MANHATTAN BEACH, Calif., June 6, 2015—Kaiser Permanente and the Coalition of Kaiser Permanente Unions have reached a tentative agreement in the largest private-sector contract talks in the United States this year. The national contract will cover 105,000 unionized Kaiser Permanente health care workers in 28 local unions.
The tentative agreement goes far beyond the traditional contract issues of wages and benefits. It develops standards to assist unionized workers, managers and physicians as they work together to achieve quality, affordability, and safety of care, prepare for jobs of the future, and develop innovative solutions to health care challenges. The agreement also will enable 3,500 frontline teams to better deliver award-winning care and service to Kaiser Permanente’s more than 10 million members and patients.
“This is an outstanding agreement that deepens our ability to provide affordable, high-quality care to our members and patients,” said Dennis Dabney, senior vice president, National Labor Relations and Office of the Labor Management Partnership. “Kaiser Permanente leads the industry because it is a great place to work and a great place to receive care—and the two are inseparable.”
“We’re on year 18 of a remarkably successful strategy,” said Hal Ruddick, executive director of the Coalition of Kaiser Permanente Unions. “Our contract is better than ever, Kaiser Permanente’s quality and service scores are higher than ever, and the organization and unions are both healthy and growing. Partnership pays off for workers, consumers and mission-driven organizations like Kaiser Permanente.”
The new three-year agreement includes:
• Wage increases in each year of the agreement, ranging from 2 to 4 percent depending on the region and the year of the agreement.
• Enhancements to benefits such as dental coverage, life insurance and tuition reimbursement.
• A long-term solution to preserve retiree medical benefits while reducing liabilities associated with those benefits.
• Additional funding to two educational trust funds to ensure career development for Kaiser Permanente’s diverse workforce.
• New goals for 3,500 front-line teams. Worker engagement and participation in these teams has helped Kaiser Permanente garner recognition for clinical quality, patient safety and member satisfaction from organizations such as U.S. News and World Report and the National Committee for Quality Assurance.
• Updates to the groundbreaking Kaiser Permanente Total Health Incentive Plan, a voluntary program that encourages and empowers employees to make their own health a priority and builds a culture of workplace health. The program rewards employees for healthy behavior and provides incentives for collective improvement rather than singling out individual employees.
• Joint participation by the coalition unions in community health projects and volunteer work.
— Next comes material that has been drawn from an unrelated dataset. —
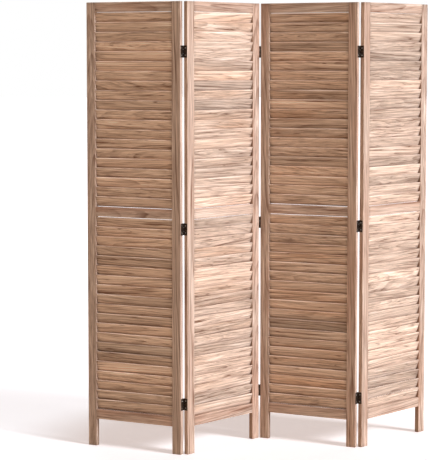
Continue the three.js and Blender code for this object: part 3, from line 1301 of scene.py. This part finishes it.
@dataclass
class Studio:
    """A pale floor, a white surround, one large soft lamp and the camera."""

    eye: tuple[float, float, float] = (-1.367, -6.356, 1.484)
    yaw: float = math.radians(10.39)
    pitch: float = math.radians(4.41)
    lens: float = 133.2
    shift_y: float = -0.085
    key_azimuth: float = math.radians(48.5)
    key_elevation: float = math.radians(26)
    key_strength: float = 3.3
    key_spread: float = math.radians(16)
    key_colour: tuple[float, float, float] = (1.0, 1.0, 1.06)
    lamp_distance: float = 8.0
    front_fill: Colour = (0.24, 0.16, 0.115, 1.0)
    back_fill: Colour = (0.62, 0.52, 0.45, 1.0)
    floor_colour: Colour = (0.95, 0.95, 0.95, 1.0)
    floor_bounce: Colour = (0.74, 0.60, 0.45, 1.0)
    near_lift: Colour = (0.335, 0.32, 0.335, 1.0)
    far_lift: Colour = (0.60, 0.635, 0.69, 1.0)
    lift_reach: tuple[float, float] = (0.6, 1.1)
    floor_reach: float = 60.0

    def build(self) -> None:
        """Builds the floor, the surround, the lamp and the camera."""
        self._floor()
        self._surround()
        self._key()
        self._camera()

    def _seen(self, nodes: Shader) -> Value:
        """Tells the rays that show the studio from those that light the object.

        Args:
            nodes: the tree of the floor or of the surround.

        Returns:
            1 for a ray from the camera, off a mirror or through glass, otherwise 0.
        """
        path = nodes.node("ShaderNodeLightPath").outputs
        kinds = ("Camera", "Glossy", "Transmission")
        camera, glossy, clear = (Value(nodes, path[f"Is {kind} Ray"]) for kind in kinds)
        return (camera + glossy + clear).clamped()

    def _floor(self) -> None:
        """Builds the floor, which keeps the object's shadow; its camera-only glow is painted
        brighter away from the object, which fades the shadow there.
        """
        shader = Shader(bpy.data.materials.new("studio_floor"))
        seen = self._seen(shader)
        place = shader.node("ShaderNodeTexCoord").outputs["Object"]
        # Painted light: the floor's glow rises away from the object and fades its shadow.
        away = shader.length(place).step(*self.lift_reach)
        lift = shader.mix(away, self.near_lift, self.far_lift)
        material = shader.surface(
            {
                "Base Color": shader.mix(seen, self.floor_bounce, self.floor_colour),
                "Roughness": 1.0,
                "Specular IOR Level": 0.0,
                "Emission Color": shader.mix(seen, (0, 0, 0, 1), lift),
                "Emission Strength": 1.0,
            }
        )
        mesh = bpy.data.meshes.new("floor")
        far = self.floor_reach
        corners = [(-far, -far, 0), (far, -far, 0), (far, far, 0), (-far, far, 0)]
        mesh.from_pydata(corners, [], [(0, 1, 2, 3)])
        mesh.materials.append(material)
        floor = bpy.data.objects.new("floor", mesh)
        bpy.context.scene.collection.objects.link(floor)

    def _surround(self) -> None:
        """Makes the world white to the eye, and to the object a fill, stronger from behind."""
        world = bpy.data.worlds.new("surround")
        bpy.context.scene.world = world
        nodes = Shader(world)
        way = nodes.node("ShaderNodeTexCoord").outputs["Generated"]
        behind = nodes.parts(way)[1].step(-0.1, 0.7)
        fill = nodes.mix(behind, self.front_fill, self.back_fill)
        colour = nodes.mix(self._seen(nodes), fill, (1, 1, 1, 1))
        back = nodes.node("ShaderNodeBackground", None, {"Color": colour, "Strength": 1.0})
        nodes.node("ShaderNodeOutputWorld", None, {"Surface": back.outputs["Background"]})

    def _key(self) -> None:
        """Hangs the large lamp to the right of the camera."""
        lamp = bpy.data.lights.new("key", "SUN")
        lamp.energy = self.key_strength
        lamp.angle = self.key_spread
        lamp.color = self.key_colour
        held = bpy.data.objects.new("key", lamp)
        low = math.cos(self.key_elevation)
        x, y = low * math.sin(self.key_azimuth), -low * math.cos(self.key_azimuth)
        to_lamp = Vector((x, y, math.sin(self.key_elevation)))
        held.rotation_euler = to_lamp.to_track_quat("Z", "Y").to_euler()
        held.location = to_lamp * self.lamp_distance
        bpy.context.scene.collection.objects.link(held)

    def _camera(self) -> None:
        """Sets the camera at the viewing angle, with just the shift that the framing needs."""
        camera = bpy.data.cameras.new("camera")
        camera.lens = self.lens
        camera.sensor_width = 36.0
        camera.shift_y = self.shift_y
        camera.clip_end = 200.0
        held = bpy.data.objects.new("camera", camera)
        held.location = self.eye
        held.rotation_euler = (QUARTER_TURN - self.pitch, 0, -self.yaw)
        bpy.context.scene.collection.objects.link(held)
        bpy.context.scene.camera = held


# ---- Assembly ----


@dataclass
class Divider:
    """The whole screen. Each panel's slats have their own paleness and warmth; the first panel's
    paleness is partly tone of its own and partly painted light on its shaded face.
    """

    # The first panel's paleness is partly the wood's own tone and partly painted light, lifting
    # its shaded slats.
    tones: tuple[tuple[float, float], ...] = ((1.0, 0.35), (0.2, 0.9), (0.1, 1.1), (0.15, 0.2))
    hinge_levels: dict[str, float] = field(
        default_factory=lambda: {"bottom": 190 * MM, "middle": 852 * MM, "top": 1514 * MM}
    )

    def build(self) -> None:
        """Builds every panel and every hinge."""
        paints = Paints()
        log = Log()
        panels = [
            Panel(number, paints, log, paleness, warmth)
            for number, (paleness, warmth) in enumerate(self.tones, 1)
        ]
        for panel in panels:
            LOG.info("%s: %d pieces", panel.name, panel.build())
        for left, right in zip(panels, panels[1:]):
            for word, level in self.hinge_levels.items():
                hinge = ButtHinge(left, right, word, level, paints)
                LOG.info("%s: %d pieces", hinge.name, hinge.build())


def main() -> None:
    """Builds the studio and the divider."""
    logging.basicConfig(level=logging.INFO, format="%(name)s %(message)s")
    bpy.context.scene.view_settings.view_transform = "Standard"
    Studio().build()
    Divider().build()


if __name__ == "__main__":
    main()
Once ratified this summer by local unions and national Kaiser Permanente leadership, the contract will cover 105,000 Kaiser Permanente unionized employees. They include 81,000 health care workers in California; 8,500 in Oregon and Washington; 5,000 in Colorado; 5,500 in Maryland, Washington, D.C. and Northern Virginia; 1,800 in Georgia; and 800 in Hawaii. The workers span hundreds of job classifications, from registered nurses and pharmacists, to maintenance and service workers.
Kaiser Permanente and the Coalition of Kaiser Permanente Unions created the Labor Management Partnership (LMP) in 1997 to develop and support innovative ways of improving patient care, affordability and the work environment. Kaiser Permanente is recognized as one of America’s leading health care providers and not-for-profit health plans. It currently serves more than 10 million members.